Painting (Major)

Hedieh Ilchi

 

Hedieh Javanshir Ilchi is an Iranian-American artist whose creative practice is a navigation of her multifaceted experiences as an immigrant. Ilchi’s paintings provide a space where her two disparate histories come together to reflect on cultural traditions and notions of belonging. By combining conventions of Western abstraction with conventions of Persian art, Ilchi explores contradictory painting processes and the ways in which they can be melded into a hybrid visual language. These pictorial clashes echo the erasure and distortion of cultural identities, evoking allegories of intrusion and invasion and moving beyond the personal to reference contemporary and historical interference. 

 

Hedieh Javanshir Ilchi was born in Tehran, Iran and currently lives and works in the Washington, D.C. area. Ilchi received an M.F.A. in studio art from American University and a B.F.A. from the Corcoran College of Art + Design. She is the recipient of the Mid Atlantic Arts Foundation Creative Fellowship, Charm City Fellowship, Zeta Orionis Painting Fellowship, Maryland State Arts Council Individual Artist Award in Painting, and Bethesda Painting Award.
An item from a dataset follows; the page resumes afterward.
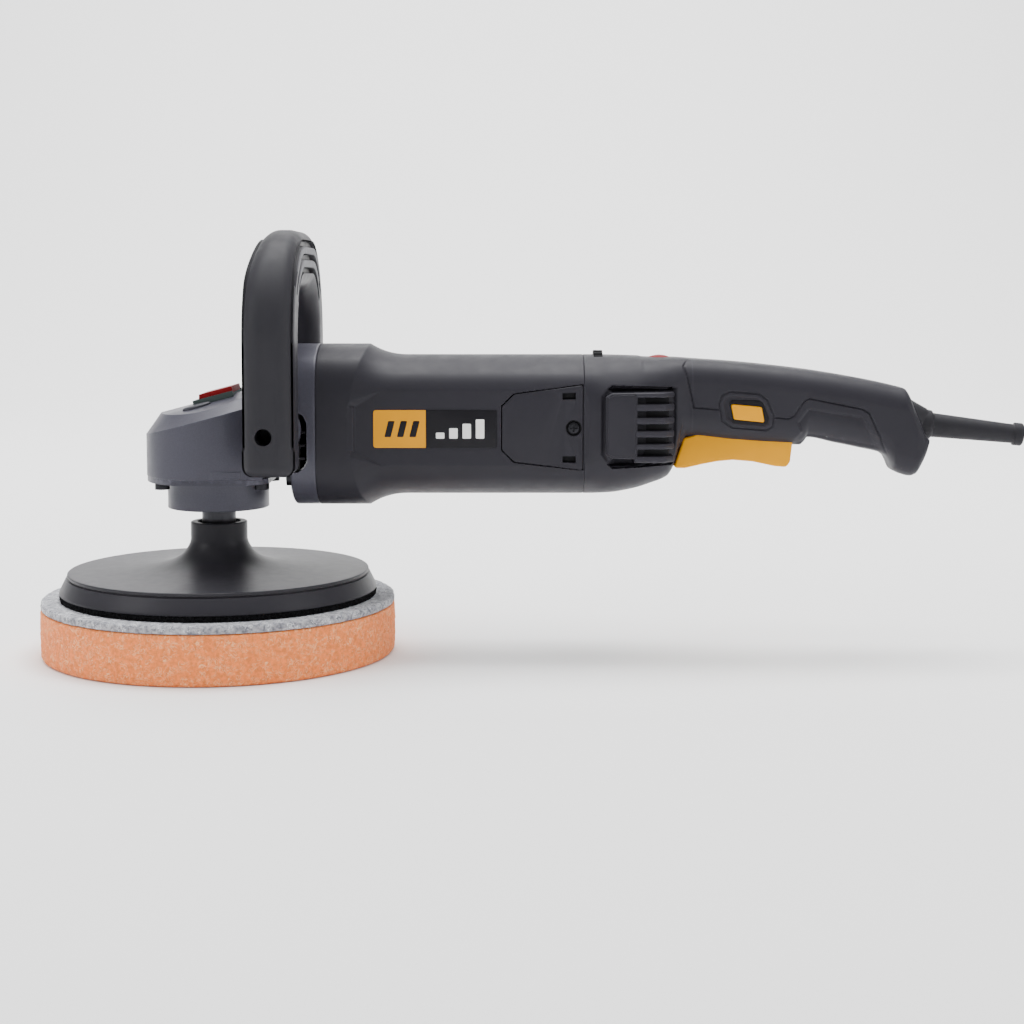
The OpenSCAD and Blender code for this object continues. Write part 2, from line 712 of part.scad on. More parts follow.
module side_plate_yellow() color("goldenrod") both_sides()
    translate([81.6, -barrel_half_w - plate_t, 107.1]) cube([26.1, plate_t, 18.8]);

module side_plate_dark() color("black") both_sides()
    translate([107.7, -barrel_half_w - plate_t, 107.1]) cube([35.2, plate_t, 18.8]);

// ---- rear housing ----

dial_r = 14;
dial_z = 140.6;
dial_x = 191.8;
dial_w = 4.5;
lug_l = 4;
inlet_points = [
    [193.2, 102.5], [198, 97.8], [231, 98.4], [231, 137.4], [198, 138], [193.2, 133.2]
];
inlet_slots = 5;
inlet_pitch = 6.5;

module rear_housing() color("dimgray") difference() {
    union() {
        difference() {
            loft(rear_sections);
            loft([for (i = [0 : len(rear_sections) - 1]) let (s = rear_sections[i])
                [s[0] + (i == 0 ? -0.5 : i == len(rear_sections) - 1 ? 0.5 : 0),
                 s[1], s[2], s[3], s[4]]], wall);
        }
        // lugs for the screws into the motor housing
        intersection() {
            for (a = [45, 135, 225, 315]) along_x(rear_x) rotate([0, 0, a])
                translate([20, -5, 0]) cube([16, 10, lug_l]);
            loft([rear_sections[0], rear_sections[1]]);
        }
    }
    for (y = [-1, 1], z = [-1, 1]) along_x(rear_x - 1, motor_z + 17 * z) translate([0, 17 * y, 0])
        cylinder(r = 2, h = 10);
    // slot of the dial
    along_x(dial_x - gap, dial_z) cylinder(r = dial_r + gap, h = dial_w + 2 * gap);
    // hole of the indicator
    translate([225.4, 0, 140]) cylinder(r = 4.6, h = 20);
    // air windows behind the grilles
    both_sides() translate([209, -36, 101]) cube([21, 22, 33]);
}

module rear_housing_screws() color("gray")
    for (y = [-1, 1], z = [-1, 1]) along_x(0, motor_z + 17 * z) translate([0, 17 * y, 0]) {
        translate([0, 0, 172]) cylinder(r = 2, h = rear_x + lug_l - 172);
        translate([0, 0, rear_x + lug_l]) cylinder(r = 3.6, h = 2.4);
    }

module inlet_grilles() color("dimgray") both_sides() difference() {
    side_plate(inlet_points, 19, 33.4);
    loft(rear_sections, -0.02);
    side_plate([for (p = inlet_points) [p[0] < 205 ? 209 : 228.6, p[1] < 117 ? 100 : 135.4]],
        10, 30.8);
    for (i = [0 : inlet_slots - 1])
        translate([210.5, -40, 102.4 + i * inlet_pitch]) cube([18.5, 20, 3.8]);
}

module speed_dial() color("black") {
    difference() {
        along_x(dial_x, dial_z) cylinder(r = dial_r, h = dial_w);
        for (i = [0 : 23]) along_x(dial_x - 1, dial_z) rotate([0, 0, 15 * i])
            translate([dial_r + 0.3, 0, 0]) cylinder(r = 0.8, h = 10, $fn = 16);
    }
    along_x(dial_x + dial_w, dial_z) cylinder(r = 2, h = 5);
}

module dial_potentiometer() color("steelblue") difference() {
    translate([197.2, -7, 133.5]) cube([7, 14, 14]);
    along_x(197, dial_z) cylinder(r = 2.05, h = 5);
}

module control_module() color("seagreen") {
    translate([194, -16, 97]) difference() {
        cube([27, 32, 24]);
        for (i = [0 : 4]) translate([-1, 2.6 + i * 6, 16]) cube([29, 2.8, 9]);
    }
    translate([204.2, -8, 121]) cube([1.6, 16, 24]);
    // indicator lamp on its own small board
    translate([205.8, -4, 139]) cube([24, 8, 1.4]);
    translate([225.4, 0, 140.4]) cylinder(r = 2.5, h = 6);
}

module indicator_lens() color("maroon") translate([225.4, 0, 0]) {
    translate([0, 0, 147.2]) cylinder(r = 4.5, h = 4);
    intersection() {
        translate([0, 0, 151]) cylinder(r = 5.5, h = 3);
        translate([0, 0, 138.6]) sphere(r = 13.7);
    }
}

// ---- rear handle ----

grip_screw_spots = [[252, 143], [298, 139], [334, 131.5], [349, 98], [310, 112.5]];
button_points = [[262.3, 128.4], [275.1, 126.9], [277.5, 119.4], [265.2, 120.9]];
trigger_points = [
    [234.3, 95.5], [239, 95.0], [253, 98.5], [270, 100.1], [281.5, 98.5], [289.7, 95.6],
    [291.9, 98.5], [292.6, 106], [292.6, 109], [285, 112.8], [246, 115], [242, 112]
];
sleeve_x = 355;
sleeve_z = 117.4;

module at_sleeve() translate([sleeve_x, 0, sleeve_z]) rotate([0, 90 + sleeve_tilt, 0]) children();

module grip_solid() difference() {
    loft(grip_sections);
    loft([for (i = [0 : len(grip_sections) - 2]) let (s = grip_sections[i])
        [s[0] + (i == 0 ? -0.5 : 0), s[1], s[2], s[3], s[4]]], wall);
    // slot of the trigger
    translate([grip_x - 6, -trigger_half_w - gap, 90]) cube([59.2, 2 * (trigger_half_w + gap), 30]);
    at_sleeve() {
        translate([0, 0, -4]) cylinder(r = 10.4, h = 4.2);
        cylinder(r = 7.9, h = 20);
    }
}

module grip_bosses() intersection() {
    for (p = grip_screw_spots) translate([p[0], -15, p[1]]) rotate([-90, 0, 0])
        cylinder(r = 3.4, h = 30);
    loft(grip_sections, wall - 2);
}

module grip_screw_holes() for (p = grip_screw_spots) translate([p[0], 0, p[1]]) {
    translate([0, -12, 0]) rotate([-90, 0, 0]) cylinder(r = 1.5, h = 40);
    translate([0, 11, 0]) rotate([-90, 0, 0]) cylinder(r = 3.1, h = 20);
}

module grip_half(side) difference() {
    union() {
        grip_solid();
        grip_bosses();
    }
    translate([200, side > 0 ? -60 : 0, 60]) cube([200, 60, 120]);
    grip_screw_holes();
    // holes of the trigger pin
    translate([pivot[0], -30, pivot[1]]) rotate([-90, 0, 0]) cylinder(r = 1.5, h = 60);
    // pocket of the lock-on button
    if (side < 0) side_plate([for (p = button_points) p + [
        p[0] < 268 ? -gap : gap, p[1] > 124 ? gap : -gap]], 10, 30);
}

module grip_shell_left() color("dimgray") grip_half(-1);

module grip_shell_right() color("dimgray") grip_half(1);

module grip_screws() color("gray") for (p = grip_screw_spots) translate([p[0], 0, p[1]])
    rotate([-90, 0, 0]) {
        translate([0, 0, -11]) cylinder(r = 1.5, h = 22);
        difference() {
            translate([0, 0, 11]) cylinder(r = 3, h = 2);
            for (a = [0, 90]) rotate([0, 0, a]) translate([-1.8, -0.4, 12.2]) cube([3.6, 0.8, 2]);
        }
    }

module trigger() color("gold") difference() {
    side_plate_centred(trigger_points, trigger_half_w);
    // hollow behind the finger face
    translate([250, -trigger_half_w + 2, 102.6]) cube([20, 2 * trigger_half_w - 4, 20]);
    translate([279, -trigger_half_w + 2, 102.6]) cube([10, 2 * trigger_half_w - 4, 20]);
    translate([pivot[0], -20, pivot[1]]) rotate([-90, 0, 0]) cylinder(r = 1.55, h = 40);
}

module side_plate_centred(points, half)
    rotate([90, 0, 0]) linear_extrude(2 * half, center = true) polygon(points);

module trigger_pin() color("silver")
    translate([pivot[0], -15, pivot[1]]) rotate([-90, 0, 0]) cylinder(r = 1.5, h = 30);

plunger_x = 275;
plunger_z = 113.6;

module power_switch() color("black") difference() {
    translate([250, -9, 119.5]) cube([34, 18, 19]);
    translate([plunger_x, 0, 119]) cylinder(r = 2.6, h = 6);
}

module switch_plunger() color("red")
    translate([plunger_x, 0, plunger_z]) cylinder(r = 2.5, h = 6);

module lock_on_button() color("gold") {
    side_plate(button_points, 12.5, 18.7);
    // flange that keeps it in the shell
    side_plate([for (p = button_points) p + [p[0] < 268 ? -1.4 : 1.4, p[1] > 124 ? 1.4 : -1.4]],
        12.5, 14.8);
}

module capacitor() color("ivory") {
    along_x(303, 130) cylinder(r = 6.5, h = 22);
    for (y = [-3, 3]) along_x(288, 130) translate([0, y, 0]) cylinder(r = 0.8, h = 15);
}

module cord_sleeve() color("black") at_sleeve() difference() {
    rotate_extrude() polygon([
        [cord_r, -4], [10, -4], [10, 0], [7.9, 0], [7.9, 5], [7.4, 9.2], [6.3, 9.8], [6.2, 10.5],
        [4.9, 51.5], [4.9, 52], [5.85, 52.4], [5.85, 56], [5.4, 56.6], [cord_r, 56.6]
    ]);
}

pad_foam();
pad_felt();
hook_layer();
backing_plate();
plate_insert();
spindle();
spindle_key();
crown_gear();
gear_circlip();
spindle_seal();
lower_bearing();
upper_bush();
bearing_flange();
flange_screws();
gear_case();
gear_case_screws();
bearing_plate();
front_bearing();
lock_base();
lock_button();
lock_spring();
handle_front_shell();
handle_rear_shell();
handle_band();
handle_bolts();
pinion();
armature_shaft();
armature_core();
armature_windings();
commutator();
cooling_fan();
motor_housing();
fan_baffle();
stator_core();
field_coils();
rear_bearing();
brush_holders();
carbon_brushes();
brush_springs();
brush_covers();
brush_cover_screws();
side_plate_yellow();
side_plate_dark();
rear_housing();
rear_housing_screws();
inlet_grilles();
speed_dial();
dial_potentiometer();
control_module();
indicator_lens();
grip_shell_left();
grip_shell_right();
grip_screws();
trigger();
trigger_pin();
power_switch();
switch_plunger();
lock_on_button();
capacitor();
cord_sleeve();
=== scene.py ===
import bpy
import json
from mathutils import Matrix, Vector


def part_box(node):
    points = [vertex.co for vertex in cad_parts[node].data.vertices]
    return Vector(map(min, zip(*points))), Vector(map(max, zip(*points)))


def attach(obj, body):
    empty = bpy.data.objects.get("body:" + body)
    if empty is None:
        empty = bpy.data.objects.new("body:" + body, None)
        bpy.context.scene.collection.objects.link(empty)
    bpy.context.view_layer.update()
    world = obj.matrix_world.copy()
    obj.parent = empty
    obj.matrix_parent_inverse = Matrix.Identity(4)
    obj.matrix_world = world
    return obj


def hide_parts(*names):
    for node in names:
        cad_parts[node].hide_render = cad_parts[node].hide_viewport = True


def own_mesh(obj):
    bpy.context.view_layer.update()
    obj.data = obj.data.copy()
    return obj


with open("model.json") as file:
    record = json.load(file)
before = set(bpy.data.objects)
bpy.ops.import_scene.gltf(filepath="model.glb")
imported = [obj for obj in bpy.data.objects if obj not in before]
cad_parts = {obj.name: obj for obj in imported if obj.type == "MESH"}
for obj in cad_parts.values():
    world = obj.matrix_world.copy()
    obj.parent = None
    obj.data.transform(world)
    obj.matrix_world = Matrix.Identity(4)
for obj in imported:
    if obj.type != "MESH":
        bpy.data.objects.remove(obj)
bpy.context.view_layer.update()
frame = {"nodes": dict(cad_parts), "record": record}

# Rotary polisher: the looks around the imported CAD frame. Lengths are millimetres in the object's
# frame (+X to the cord, +Z up, -Y towards the camera), and become metres in closed_object().

import json
from math import acos, asin, cos, hypot, pi, radians, sin, sqrt, tan

import bmesh
import bpy
import numpy as np
from mathutils import Vector, noise

MM = 0.001


def cad_mm(node):
    """Lowest and highest corner of a CAD node, in millimetres."""
    lo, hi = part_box(node)
    return np.array(lo) / MM, np.array(hi) / MM


# ---- places taken from the frame ----

MOTOR_LO, MOTOR_HI = cad_mm("motor_housing")
REAR_LO, REAR_HI = cad_mm("rear_housing")
LOOP_LO, LOOP_HI = cad_mm("handle_band")
SHELL_LO, SHELL_HI = cad_mm("handle_rear_shell")
FRONT_X = cad_mm("handle_front_shell")[0][0]
MOTOR_Z = (MOTOR_LO[2] + MOTOR_HI[2]) / 2


# ---- small maths ----

def ease(t):
    """0 to 1 with soft ends."""
    t = np.clip(t, 0, 1)
    return t * t * (3 - 2 * t)


def line_distance(x, z, points, closed=False):
    """Distance of each (x, z) from a line through points."""
    pts = np.array(points, float)
    ends = np.roll(pts, -1, 0) if closed else pts[1:]
    starts = pts if closed else pts[:-1]
    best = np.full(np.shape(x), 1e9)
    for (ax, az), (bx, bz) in zip(starts, ends):
        dx, dz = bx - ax, bz - az
        t = np.clip(((x - ax) * dx + (z - az) * dz) / max(dx * dx + dz * dz, 1e-9), 0, 1)
        best = np.minimum(best, np.hypot(x - ax - t * dx, z - az - t * dz))
    return best


def inside(x, z, points):
    """True where (x, z) lies in the polygon."""
    pts = np.array(points, float)
    hit = np.zeros(np.shape(x), bool)
    for (ax, az), (bx, bz) in zip(pts, np.roll(pts, -1, 0)):
        crosses = (az > z) != (bz > z)
        edge_x = ax + (z - az) / np.where(bz == az, 1e-9, bz - az) * (bx - ax)
        hit ^= crosses & (x < edge_x)
    return hit


def polygon_distance(x, z, points):
    """Distance from a polygon's outline, negative inside."""
    d = line_distance(x, z, points, closed=True)
    return np.where(inside(x, z, points), -d, d)


def groove(distance, width, depth):
    """Depth of a groove at each distance from its centre line."""
    return depth * ease(1 - distance / (width / 2)) ** 0.6


def smooth_values(x, table):
    """Monotone cubic through a table of (x, value)."""
    xs, ys = np.array(table, float).T
    h = np.diff(xs)
    slope = np.diff(ys) / h
    m = np.zeros(len(xs))
    same = slope[:-1] * slope[1:] > 0
    m[1:-1][same] = 2 * slope[:-1][same] * slope[1:][same] / (slope[:-1] + slope[1:])[same]
    m[0], m[-1] = slope[0], slope[-1]
    x = np.clip(x, xs[0], xs[-1])
    i = np.clip(np.searchsorted(xs, x, side="right") - 1, 0, len(xs) - 2)
    t = (x - xs[i]) / h[i]
    return ((2 * t**3 - 3 * t**2 + 1) * ys[i] + (t**3 - 2 * t**2 + t) * h[i] * m[i]
            + (3 * t**2 - 2 * t**3) * ys[i + 1] + (t**3 - t**2) * h[i] * m[i + 1])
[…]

Ilchi has participated in numerous solo and group exhibitions nationally. Her work has been featured in many publications including The Washington Post, Hyperallergic, Art Papers, the Washington City Paper, and New American Paintings. Ilchi has attended residencies at the Ucross Foundation, Millay Arts, Vermont Studio Center, Jentel Foundation, Kimmel Harding Nelson Center for the Arts, Playa Summer Lake, Monson Arts and Virginia Center for the Creative Arts. Her work is in private and public collections including The Phillips Collection, The Federal Reserve Board, The Microsoft Art Collection, and the Carl M. Freeman Foundation. She is represented by Hemphill ARTWORKS Gallery in Washington, D.C.